Dataset records:
>> START

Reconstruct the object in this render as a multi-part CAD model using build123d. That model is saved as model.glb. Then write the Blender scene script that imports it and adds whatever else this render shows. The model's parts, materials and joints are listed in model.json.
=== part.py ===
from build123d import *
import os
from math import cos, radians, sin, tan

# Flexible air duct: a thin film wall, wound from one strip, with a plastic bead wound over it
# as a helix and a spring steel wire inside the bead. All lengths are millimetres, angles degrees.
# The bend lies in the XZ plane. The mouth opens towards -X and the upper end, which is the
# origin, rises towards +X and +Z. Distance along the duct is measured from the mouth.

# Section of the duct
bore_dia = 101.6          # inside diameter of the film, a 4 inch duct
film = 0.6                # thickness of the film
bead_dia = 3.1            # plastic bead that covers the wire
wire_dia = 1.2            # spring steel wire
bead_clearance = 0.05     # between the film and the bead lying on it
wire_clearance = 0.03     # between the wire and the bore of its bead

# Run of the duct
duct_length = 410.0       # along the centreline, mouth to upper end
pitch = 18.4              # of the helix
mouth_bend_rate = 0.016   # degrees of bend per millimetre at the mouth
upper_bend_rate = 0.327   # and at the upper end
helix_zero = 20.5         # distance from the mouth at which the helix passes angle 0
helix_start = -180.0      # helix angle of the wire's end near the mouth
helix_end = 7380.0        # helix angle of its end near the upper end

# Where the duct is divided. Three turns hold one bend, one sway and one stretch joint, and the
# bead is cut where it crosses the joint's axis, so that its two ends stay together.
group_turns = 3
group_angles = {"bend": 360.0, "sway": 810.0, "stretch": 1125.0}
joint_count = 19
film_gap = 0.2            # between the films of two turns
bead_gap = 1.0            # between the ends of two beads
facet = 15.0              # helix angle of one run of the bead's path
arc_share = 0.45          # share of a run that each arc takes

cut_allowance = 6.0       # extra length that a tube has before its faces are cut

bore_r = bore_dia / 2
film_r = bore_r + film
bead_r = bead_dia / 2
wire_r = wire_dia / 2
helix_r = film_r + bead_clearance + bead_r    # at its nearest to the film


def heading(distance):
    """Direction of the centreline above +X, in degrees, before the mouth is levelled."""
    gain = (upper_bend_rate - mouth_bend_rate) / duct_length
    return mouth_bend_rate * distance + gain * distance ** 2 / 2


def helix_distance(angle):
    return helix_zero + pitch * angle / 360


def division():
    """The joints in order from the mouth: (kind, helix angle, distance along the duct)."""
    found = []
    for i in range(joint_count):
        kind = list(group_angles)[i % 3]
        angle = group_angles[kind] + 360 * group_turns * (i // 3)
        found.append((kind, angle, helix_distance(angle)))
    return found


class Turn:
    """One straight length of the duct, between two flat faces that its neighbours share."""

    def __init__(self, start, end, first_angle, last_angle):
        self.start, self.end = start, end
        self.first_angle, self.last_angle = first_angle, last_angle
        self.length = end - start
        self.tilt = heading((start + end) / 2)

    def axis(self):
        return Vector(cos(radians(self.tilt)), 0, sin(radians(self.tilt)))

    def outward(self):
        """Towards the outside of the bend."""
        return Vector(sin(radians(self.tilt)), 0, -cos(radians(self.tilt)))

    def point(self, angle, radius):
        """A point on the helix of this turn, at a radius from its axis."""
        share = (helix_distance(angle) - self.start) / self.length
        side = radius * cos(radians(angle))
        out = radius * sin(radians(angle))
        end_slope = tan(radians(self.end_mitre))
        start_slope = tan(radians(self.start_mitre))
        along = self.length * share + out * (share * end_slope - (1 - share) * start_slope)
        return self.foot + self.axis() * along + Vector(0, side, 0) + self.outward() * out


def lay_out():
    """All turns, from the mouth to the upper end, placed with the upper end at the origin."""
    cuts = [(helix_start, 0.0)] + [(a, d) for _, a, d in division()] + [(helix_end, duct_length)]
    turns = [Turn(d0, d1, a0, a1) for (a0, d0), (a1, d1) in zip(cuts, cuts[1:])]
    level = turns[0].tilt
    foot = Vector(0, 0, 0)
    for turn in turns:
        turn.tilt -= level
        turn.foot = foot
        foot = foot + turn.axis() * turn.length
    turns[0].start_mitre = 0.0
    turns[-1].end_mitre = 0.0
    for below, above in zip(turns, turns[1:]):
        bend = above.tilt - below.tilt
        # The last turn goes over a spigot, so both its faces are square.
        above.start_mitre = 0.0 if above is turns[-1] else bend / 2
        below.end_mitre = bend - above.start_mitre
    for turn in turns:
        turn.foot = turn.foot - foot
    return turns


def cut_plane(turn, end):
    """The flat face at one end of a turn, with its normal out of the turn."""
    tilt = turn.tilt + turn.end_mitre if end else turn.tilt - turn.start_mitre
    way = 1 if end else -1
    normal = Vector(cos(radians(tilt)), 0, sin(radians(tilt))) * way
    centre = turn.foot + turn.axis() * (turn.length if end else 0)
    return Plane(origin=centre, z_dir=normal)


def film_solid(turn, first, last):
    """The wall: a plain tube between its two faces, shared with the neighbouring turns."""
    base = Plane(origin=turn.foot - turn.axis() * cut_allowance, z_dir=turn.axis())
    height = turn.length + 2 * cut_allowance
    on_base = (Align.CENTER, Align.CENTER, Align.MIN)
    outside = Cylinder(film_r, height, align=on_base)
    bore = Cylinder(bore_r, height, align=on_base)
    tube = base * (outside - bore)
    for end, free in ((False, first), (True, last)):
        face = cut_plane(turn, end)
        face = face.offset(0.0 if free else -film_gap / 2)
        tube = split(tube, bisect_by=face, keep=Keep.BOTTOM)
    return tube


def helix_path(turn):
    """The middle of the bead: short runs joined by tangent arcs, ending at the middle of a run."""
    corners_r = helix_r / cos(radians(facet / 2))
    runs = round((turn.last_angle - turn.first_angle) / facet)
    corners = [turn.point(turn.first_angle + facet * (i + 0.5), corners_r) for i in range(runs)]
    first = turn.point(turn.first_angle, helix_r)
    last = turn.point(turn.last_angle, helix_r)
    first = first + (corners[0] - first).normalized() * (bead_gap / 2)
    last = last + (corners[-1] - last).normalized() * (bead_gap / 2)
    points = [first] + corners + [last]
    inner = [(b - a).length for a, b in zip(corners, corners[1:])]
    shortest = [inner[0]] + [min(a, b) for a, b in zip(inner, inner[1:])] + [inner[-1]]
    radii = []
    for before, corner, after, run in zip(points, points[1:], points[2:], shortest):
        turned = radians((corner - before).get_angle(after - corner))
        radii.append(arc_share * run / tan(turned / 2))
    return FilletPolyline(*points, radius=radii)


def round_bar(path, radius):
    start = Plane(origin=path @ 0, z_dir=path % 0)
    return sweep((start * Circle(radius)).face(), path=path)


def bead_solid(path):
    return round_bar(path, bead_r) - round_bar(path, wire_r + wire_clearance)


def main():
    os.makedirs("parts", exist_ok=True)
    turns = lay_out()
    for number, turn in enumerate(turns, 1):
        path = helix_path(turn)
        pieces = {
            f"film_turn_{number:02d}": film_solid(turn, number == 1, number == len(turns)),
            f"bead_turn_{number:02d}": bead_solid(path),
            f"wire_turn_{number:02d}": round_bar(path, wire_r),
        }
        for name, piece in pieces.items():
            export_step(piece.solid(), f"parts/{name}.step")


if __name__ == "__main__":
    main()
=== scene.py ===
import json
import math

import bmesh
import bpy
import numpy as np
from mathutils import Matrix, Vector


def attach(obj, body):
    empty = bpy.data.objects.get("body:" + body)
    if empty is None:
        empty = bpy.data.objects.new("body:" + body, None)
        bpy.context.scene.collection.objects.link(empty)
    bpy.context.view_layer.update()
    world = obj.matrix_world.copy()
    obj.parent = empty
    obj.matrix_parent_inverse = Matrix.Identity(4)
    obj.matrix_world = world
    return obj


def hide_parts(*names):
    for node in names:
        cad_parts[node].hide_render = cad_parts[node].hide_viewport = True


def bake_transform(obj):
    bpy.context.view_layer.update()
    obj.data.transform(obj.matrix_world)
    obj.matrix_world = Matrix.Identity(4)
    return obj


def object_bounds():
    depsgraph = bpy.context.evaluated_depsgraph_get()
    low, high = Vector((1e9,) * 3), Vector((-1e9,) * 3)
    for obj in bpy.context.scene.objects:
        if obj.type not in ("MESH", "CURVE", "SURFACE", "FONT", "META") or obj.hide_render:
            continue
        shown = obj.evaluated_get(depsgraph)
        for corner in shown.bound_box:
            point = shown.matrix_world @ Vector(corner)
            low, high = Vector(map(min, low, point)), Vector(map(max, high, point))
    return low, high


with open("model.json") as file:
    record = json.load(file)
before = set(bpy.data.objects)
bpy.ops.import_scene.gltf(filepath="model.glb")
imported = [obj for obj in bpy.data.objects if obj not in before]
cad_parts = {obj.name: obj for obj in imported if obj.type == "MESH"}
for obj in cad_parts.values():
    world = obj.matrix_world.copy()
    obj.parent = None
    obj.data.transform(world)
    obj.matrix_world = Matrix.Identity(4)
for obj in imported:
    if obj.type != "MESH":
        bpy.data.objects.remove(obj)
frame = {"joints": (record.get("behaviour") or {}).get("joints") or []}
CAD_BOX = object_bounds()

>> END
>> START

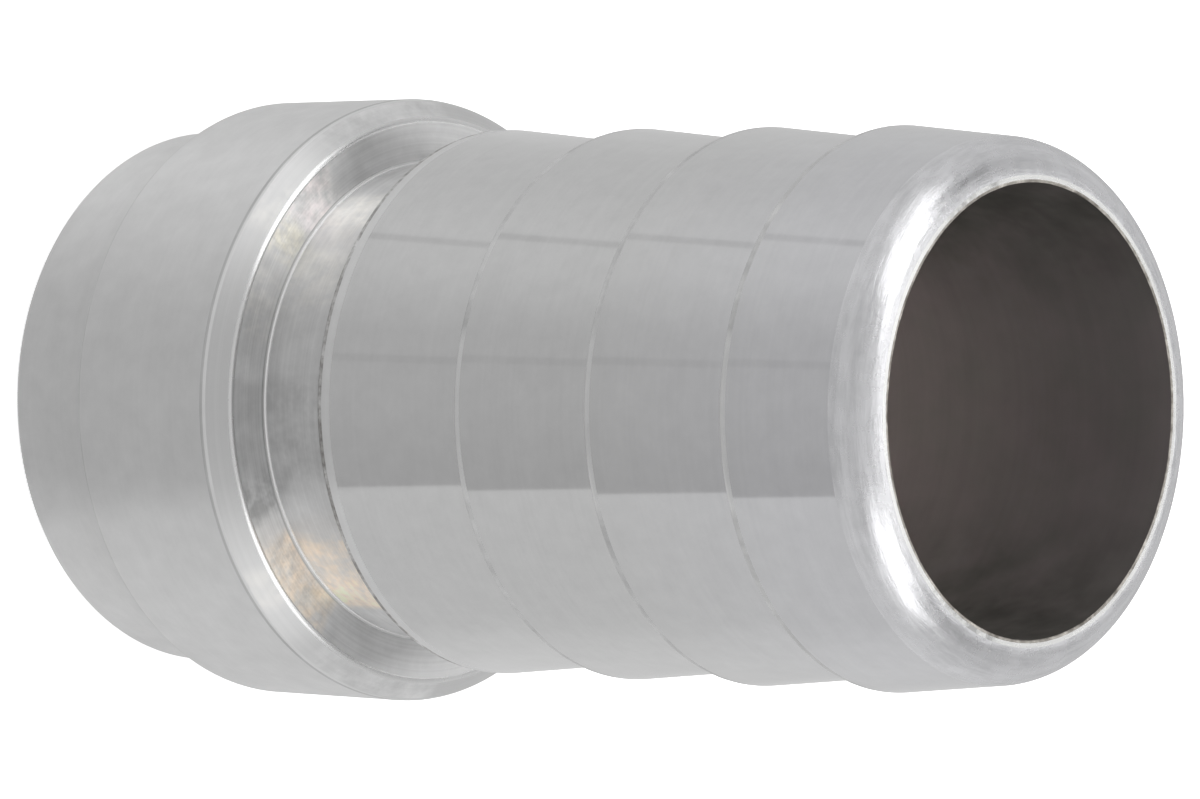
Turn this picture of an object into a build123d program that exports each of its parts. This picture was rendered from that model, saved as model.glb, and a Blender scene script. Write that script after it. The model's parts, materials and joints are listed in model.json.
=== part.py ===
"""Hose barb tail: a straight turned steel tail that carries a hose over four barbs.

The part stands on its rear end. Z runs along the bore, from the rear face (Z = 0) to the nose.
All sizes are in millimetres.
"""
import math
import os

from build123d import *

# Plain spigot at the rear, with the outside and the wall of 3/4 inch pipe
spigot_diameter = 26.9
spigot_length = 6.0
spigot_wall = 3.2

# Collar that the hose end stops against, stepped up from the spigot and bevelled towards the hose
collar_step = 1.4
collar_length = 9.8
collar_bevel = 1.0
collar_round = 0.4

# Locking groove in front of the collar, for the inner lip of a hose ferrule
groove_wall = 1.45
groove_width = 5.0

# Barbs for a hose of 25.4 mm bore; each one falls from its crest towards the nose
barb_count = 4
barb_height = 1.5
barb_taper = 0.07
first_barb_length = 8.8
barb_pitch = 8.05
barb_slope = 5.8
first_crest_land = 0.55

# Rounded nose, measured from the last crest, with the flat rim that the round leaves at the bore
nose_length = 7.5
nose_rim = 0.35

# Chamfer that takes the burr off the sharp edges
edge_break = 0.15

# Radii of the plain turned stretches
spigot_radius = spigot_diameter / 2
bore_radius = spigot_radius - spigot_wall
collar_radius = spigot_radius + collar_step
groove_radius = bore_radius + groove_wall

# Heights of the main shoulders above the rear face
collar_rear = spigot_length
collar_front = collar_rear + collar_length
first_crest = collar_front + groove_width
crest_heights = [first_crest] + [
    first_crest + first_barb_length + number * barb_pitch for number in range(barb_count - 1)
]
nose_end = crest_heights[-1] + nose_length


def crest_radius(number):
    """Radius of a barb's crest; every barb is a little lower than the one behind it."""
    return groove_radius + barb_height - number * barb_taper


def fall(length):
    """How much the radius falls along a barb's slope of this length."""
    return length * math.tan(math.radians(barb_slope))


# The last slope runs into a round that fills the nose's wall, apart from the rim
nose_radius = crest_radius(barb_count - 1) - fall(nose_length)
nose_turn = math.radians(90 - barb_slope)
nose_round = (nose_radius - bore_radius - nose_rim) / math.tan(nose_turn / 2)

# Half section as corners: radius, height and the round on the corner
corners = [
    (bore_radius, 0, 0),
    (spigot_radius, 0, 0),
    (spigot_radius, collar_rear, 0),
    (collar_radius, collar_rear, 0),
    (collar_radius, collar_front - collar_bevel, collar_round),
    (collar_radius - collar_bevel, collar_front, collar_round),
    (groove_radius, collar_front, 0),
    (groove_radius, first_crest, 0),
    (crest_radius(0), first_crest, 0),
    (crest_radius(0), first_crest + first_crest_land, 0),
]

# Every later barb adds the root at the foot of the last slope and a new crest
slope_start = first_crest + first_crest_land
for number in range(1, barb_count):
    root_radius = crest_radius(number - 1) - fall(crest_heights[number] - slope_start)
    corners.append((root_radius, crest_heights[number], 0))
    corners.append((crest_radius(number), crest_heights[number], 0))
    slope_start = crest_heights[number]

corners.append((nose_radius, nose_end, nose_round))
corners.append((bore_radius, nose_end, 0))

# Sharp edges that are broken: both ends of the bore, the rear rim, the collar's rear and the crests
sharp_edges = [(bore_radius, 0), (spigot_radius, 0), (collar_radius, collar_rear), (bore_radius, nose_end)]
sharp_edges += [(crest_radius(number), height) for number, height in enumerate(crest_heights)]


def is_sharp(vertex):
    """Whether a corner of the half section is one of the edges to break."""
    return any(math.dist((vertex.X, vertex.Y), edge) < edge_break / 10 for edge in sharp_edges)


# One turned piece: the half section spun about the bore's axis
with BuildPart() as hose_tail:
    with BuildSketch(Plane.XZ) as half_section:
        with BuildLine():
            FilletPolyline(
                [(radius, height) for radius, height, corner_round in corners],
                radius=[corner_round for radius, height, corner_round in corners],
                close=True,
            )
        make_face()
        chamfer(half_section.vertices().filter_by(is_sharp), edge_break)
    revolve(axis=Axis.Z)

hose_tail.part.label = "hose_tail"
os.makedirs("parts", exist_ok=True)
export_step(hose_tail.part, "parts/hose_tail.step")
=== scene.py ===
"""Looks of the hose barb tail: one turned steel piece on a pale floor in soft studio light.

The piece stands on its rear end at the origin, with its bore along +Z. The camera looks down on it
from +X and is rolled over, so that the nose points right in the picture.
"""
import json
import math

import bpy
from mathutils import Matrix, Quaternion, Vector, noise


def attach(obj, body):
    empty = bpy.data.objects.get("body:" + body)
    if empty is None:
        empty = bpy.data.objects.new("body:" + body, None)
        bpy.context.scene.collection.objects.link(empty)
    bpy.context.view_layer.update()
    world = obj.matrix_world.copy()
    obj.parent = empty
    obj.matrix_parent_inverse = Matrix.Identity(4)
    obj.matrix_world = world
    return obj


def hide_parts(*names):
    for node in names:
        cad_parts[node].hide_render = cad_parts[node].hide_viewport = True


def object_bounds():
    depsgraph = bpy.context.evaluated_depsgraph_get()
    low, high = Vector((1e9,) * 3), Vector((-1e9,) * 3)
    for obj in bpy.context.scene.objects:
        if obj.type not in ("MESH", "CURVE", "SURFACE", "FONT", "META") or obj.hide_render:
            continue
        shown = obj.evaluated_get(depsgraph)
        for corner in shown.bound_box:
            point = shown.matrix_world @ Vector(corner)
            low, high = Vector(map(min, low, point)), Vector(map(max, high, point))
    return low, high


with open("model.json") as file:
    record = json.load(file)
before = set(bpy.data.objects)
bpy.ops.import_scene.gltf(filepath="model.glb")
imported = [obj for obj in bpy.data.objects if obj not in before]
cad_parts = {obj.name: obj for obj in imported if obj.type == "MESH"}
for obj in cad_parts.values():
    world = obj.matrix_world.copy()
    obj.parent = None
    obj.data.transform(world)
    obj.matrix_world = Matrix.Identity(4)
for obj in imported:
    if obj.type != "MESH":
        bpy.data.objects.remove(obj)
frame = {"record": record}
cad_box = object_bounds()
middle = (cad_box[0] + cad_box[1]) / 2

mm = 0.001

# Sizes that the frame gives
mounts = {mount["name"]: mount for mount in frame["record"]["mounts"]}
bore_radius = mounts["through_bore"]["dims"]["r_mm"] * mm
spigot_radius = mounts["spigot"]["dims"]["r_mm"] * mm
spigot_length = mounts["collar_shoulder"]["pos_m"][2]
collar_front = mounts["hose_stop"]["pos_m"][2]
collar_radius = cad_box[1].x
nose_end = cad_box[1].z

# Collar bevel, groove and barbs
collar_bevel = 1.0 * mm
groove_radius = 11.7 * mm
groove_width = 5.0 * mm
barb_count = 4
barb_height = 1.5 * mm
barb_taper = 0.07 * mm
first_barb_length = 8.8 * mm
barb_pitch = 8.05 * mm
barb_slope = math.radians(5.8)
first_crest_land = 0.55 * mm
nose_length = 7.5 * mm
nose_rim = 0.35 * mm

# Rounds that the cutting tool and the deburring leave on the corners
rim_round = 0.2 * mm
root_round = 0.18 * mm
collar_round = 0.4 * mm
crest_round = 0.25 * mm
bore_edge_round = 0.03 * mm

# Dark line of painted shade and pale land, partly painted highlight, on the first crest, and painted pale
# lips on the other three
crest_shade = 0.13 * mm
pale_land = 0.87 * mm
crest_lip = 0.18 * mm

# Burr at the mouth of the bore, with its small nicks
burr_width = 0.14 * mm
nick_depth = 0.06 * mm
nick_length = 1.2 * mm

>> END
>> START

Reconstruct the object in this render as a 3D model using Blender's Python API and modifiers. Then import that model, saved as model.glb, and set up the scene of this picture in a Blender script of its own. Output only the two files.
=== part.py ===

>> END

Short task:
From the records above, quote only the lines running from the line with "Reconstruct the object in this render as a multi-part" to the line with "arc_share = 0.45", both lines included.

Answer to this task:
Reconstruct the object in this render as a multi-part CAD model using build123d. That model is saved as model.glb. Then write the Blender scene script that imports it and adds whatever else this render shows. The model's parts, materials and joints are listed in model.json.
=== part.py ===
from build123d import *
import os
from math import cos, radians, sin, tan

# Flexible air duct: a thin film wall, wound from one strip, with a plastic bead wound over it
# as a helix and a spring steel wire inside the bead. All lengths are millimetres, angles degrees.
# The bend lies in the XZ plane. The mouth opens towards -X and the upper end, which is the
# origin, rises towards +X and +Z. Distance along the duct is measured from the mouth.

# Section of the duct
bore_dia = 101.6          # inside diameter of the film, a 4 inch duct
film = 0.6                # thickness of the film
bead_dia = 3.1            # plastic bead that covers the wire
wire_dia = 1.2            # spring steel wire
bead_clearance = 0.05     # between the film and the bead lying on it
wire_clearance = 0.03     # between the wire and the bore of its bead

# Run of the duct
duct_length = 410.0       # along the centreline, mouth to upper end
pitch = 18.4              # of the helix
mouth_bend_rate = 0.016   # degrees of bend per millimetre at the mouth
upper_bend_rate = 0.327   # and at the upper end
helix_zero = 20.5         # distance from the mouth at which the helix passes angle 0
helix_start = -180.0      # helix angle of the wire's end near the mouth
helix_end = 7380.0        # helix angle of its end near the upper end

# Where the duct is divided. Three turns hold one bend, one sway and one stretch joint, and the
# bead is cut where it crosses the joint's axis, so that its two ends stay together.
group_turns = 3
group_angles = {"bend": 360.0, "sway": 810.0, "stretch": 1125.0}
joint_count = 19
film_gap = 0.2            # between the films of two turns
bead_gap = 1.0            # between the ends of two beads
facet = 15.0              # helix angle of one run of the bead's path
arc_share = 0.45          # share of a run that each arc takes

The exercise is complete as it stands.